▸ Data to use
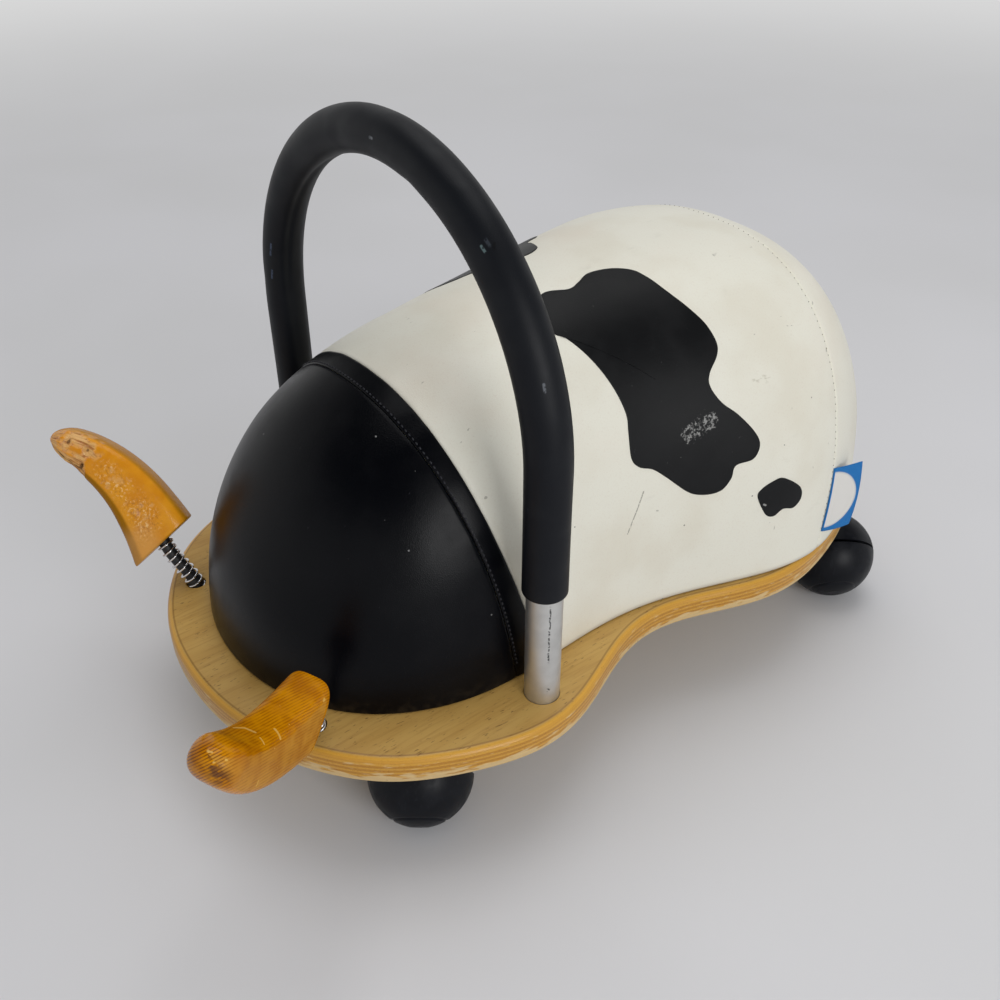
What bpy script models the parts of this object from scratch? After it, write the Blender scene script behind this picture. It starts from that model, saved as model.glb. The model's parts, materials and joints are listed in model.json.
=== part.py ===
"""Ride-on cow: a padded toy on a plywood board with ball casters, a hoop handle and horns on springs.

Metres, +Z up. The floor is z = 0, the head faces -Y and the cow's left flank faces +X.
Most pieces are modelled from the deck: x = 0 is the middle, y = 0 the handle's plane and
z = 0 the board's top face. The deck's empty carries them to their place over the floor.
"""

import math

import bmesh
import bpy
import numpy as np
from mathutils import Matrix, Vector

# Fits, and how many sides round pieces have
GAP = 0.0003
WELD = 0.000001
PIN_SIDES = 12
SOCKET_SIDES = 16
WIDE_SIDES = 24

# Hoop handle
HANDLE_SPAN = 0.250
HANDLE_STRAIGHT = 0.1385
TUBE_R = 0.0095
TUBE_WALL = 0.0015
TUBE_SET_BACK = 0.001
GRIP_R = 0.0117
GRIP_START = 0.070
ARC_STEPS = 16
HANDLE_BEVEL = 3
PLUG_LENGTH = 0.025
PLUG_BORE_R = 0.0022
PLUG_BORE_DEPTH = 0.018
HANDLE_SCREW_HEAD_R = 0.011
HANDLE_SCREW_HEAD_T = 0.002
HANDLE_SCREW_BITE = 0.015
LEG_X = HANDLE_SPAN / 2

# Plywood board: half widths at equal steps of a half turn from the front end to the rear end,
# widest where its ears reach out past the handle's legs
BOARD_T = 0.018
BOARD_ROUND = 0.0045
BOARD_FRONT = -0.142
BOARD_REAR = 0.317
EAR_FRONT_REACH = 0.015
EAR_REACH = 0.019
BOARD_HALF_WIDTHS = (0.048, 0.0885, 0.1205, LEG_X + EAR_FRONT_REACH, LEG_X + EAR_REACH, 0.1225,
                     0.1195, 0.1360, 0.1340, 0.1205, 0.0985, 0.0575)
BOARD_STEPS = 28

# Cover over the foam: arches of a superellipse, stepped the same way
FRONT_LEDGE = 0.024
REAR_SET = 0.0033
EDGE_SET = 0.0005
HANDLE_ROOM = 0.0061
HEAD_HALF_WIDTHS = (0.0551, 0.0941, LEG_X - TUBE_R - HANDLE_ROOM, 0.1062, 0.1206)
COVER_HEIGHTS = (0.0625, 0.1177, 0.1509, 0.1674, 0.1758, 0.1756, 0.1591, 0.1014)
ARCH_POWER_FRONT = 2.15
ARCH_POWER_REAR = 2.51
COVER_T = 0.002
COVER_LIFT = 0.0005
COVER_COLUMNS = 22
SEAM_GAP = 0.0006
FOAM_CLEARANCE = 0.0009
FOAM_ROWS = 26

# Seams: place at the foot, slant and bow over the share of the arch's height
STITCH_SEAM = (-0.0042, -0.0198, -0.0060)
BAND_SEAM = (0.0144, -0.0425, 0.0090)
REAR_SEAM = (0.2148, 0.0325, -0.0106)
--
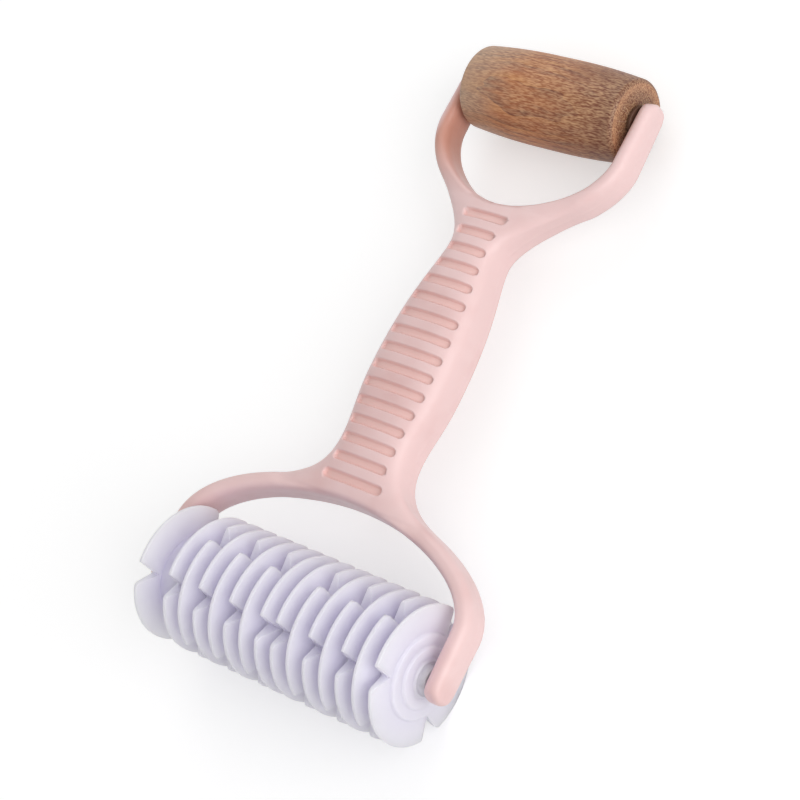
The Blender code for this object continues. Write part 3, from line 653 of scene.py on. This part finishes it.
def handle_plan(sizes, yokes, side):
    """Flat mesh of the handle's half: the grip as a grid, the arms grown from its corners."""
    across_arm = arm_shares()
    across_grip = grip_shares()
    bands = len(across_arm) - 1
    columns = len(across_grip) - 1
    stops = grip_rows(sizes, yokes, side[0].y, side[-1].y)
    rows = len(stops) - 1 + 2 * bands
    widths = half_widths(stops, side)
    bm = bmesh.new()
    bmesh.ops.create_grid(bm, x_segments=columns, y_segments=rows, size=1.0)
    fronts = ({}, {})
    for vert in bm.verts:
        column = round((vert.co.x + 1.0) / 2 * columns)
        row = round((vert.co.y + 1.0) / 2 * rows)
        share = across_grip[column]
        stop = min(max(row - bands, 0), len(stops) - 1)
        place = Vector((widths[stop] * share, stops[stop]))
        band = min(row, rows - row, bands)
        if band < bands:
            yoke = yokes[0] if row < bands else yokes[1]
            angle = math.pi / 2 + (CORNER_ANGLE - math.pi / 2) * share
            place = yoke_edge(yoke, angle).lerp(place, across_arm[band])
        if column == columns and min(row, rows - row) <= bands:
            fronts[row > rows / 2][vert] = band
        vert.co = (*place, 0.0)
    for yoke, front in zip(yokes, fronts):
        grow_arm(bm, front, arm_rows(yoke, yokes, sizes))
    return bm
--
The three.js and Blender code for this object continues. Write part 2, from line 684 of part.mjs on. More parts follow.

▸ Problem
Each line from the line containing "What bpy script" through the line containing "BOARD_STEPS = 28" is to be transcribed exactly, and no other line.

▸ Answer for the task
What bpy script models the parts of this object from scratch? After it, write the Blender scene script behind this picture. It starts from that model, saved as model.glb. The model's parts, materials and joints are listed in model.json.
=== part.py ===
"""Ride-on cow: a padded toy on a plywood board with ball casters, a hoop handle and horns on springs.

Metres, +Z up. The floor is z = 0, the head faces -Y and the cow's left flank faces +X.
Most pieces are modelled from the deck: x = 0 is the middle, y = 0 the handle's plane and
z = 0 the board's top face. The deck's empty carries them to their place over the floor.
"""

import math

import bmesh
import bpy
import numpy as np
from mathutils import Matrix, Vector

# Fits, and how many sides round pieces have
GAP = 0.0003
WELD = 0.000001
PIN_SIDES = 12
SOCKET_SIDES = 16
WIDE_SIDES = 24

# Hoop handle
HANDLE_SPAN = 0.250
HANDLE_STRAIGHT = 0.1385
TUBE_R = 0.0095
TUBE_WALL = 0.0015
TUBE_SET_BACK = 0.001
GRIP_R = 0.0117
GRIP_START = 0.070
ARC_STEPS = 16
HANDLE_BEVEL = 3
PLUG_LENGTH = 0.025
PLUG_BORE_R = 0.0022
PLUG_BORE_DEPTH = 0.018
HANDLE_SCREW_HEAD_R = 0.011
HANDLE_SCREW_HEAD_T = 0.002
HANDLE_SCREW_BITE = 0.015
LEG_X = HANDLE_SPAN / 2

# Plywood board: half widths at equal steps of a half turn from the front end to the rear end,
# widest where its ears reach out past the handle's legs
BOARD_T = 0.018
BOARD_ROUND = 0.0045
BOARD_FRONT = -0.142
BOARD_REAR = 0.317
EAR_FRONT_REACH = 0.015
EAR_REACH = 0.019
BOARD_HALF_WIDTHS = (0.048, 0.0885, 0.1205, LEG_X + EAR_FRONT_REACH, LEG_X + EAR_REACH, 0.1225,
                     0.1195, 0.1360, 0.1340, 0.1205, 0.0985, 0.0575)
BOARD_STEPS = 28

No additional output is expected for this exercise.